Lately I have been crying a lot. I'm not a cryer, I usually just love a really good, hard cry every now and then. But lately the tears flow inappropriately and whenever I let my mind wander even slightly in one direction. I think this signifies a shift between stages of grief, and so I'm letting the tears fall.

Sunday 3 July 2011

"A castle in the distance and a mile of golden sand"

We have just returned from a heavenly week in Northumbria, where we spent our days taking deep gulps of salty sea air, sitting together in silence with our books, indulging in long, drawn-out meals on our cottage patio, long walks and bike rides through unfamiliar landscapes, and even an indulgent windy afternoon on the couch with some tennis.

It was a wonderful place to spend a week alone together, working through our individual troubles, making sense of what we have and how we can build upon it. Laughing, talking into the night, walking together in silence, drinking, sharing ice creams; being away from the chaos of real life gave us the space to find us again.

As soon as I faced the sea for the first time, which in the far North East of England looks so much more vast and endless than it does here on Yorkshire's coastline, a sudden river of grief poured over me and out into the blue ahead. There was a gradual unlocking and letting-go over the whole week, and passing a beautiful memorial bench on the final day, inscribed with the words "find me here, for I am not gone" allowed a couple of much-needed and unfamiliar tears to fall: slowly we move one step closer to what has to be the future.

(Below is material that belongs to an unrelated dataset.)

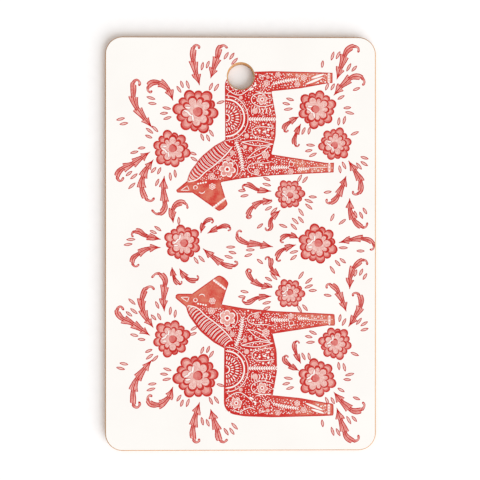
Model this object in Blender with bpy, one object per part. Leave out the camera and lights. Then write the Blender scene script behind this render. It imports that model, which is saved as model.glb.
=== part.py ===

There were endless empty beaches to warm our feet, moody skies and waves that curl into a scoop like ice cream on the surface of the water. The silhouette of one castle or another occupied every skyline, with towers to be climbed and ruins to be explored. Smoked fish, thick ice cream and local ale tempted us at every corner, and a fantastic rural folk night had us rollicking into the warm evening with satisfaction. A week just wasn't enough, but we continue to live it as we slowly return to our normal lives, and we try and try to hold on to that holiday way of living, where routing and order don't really need to exist.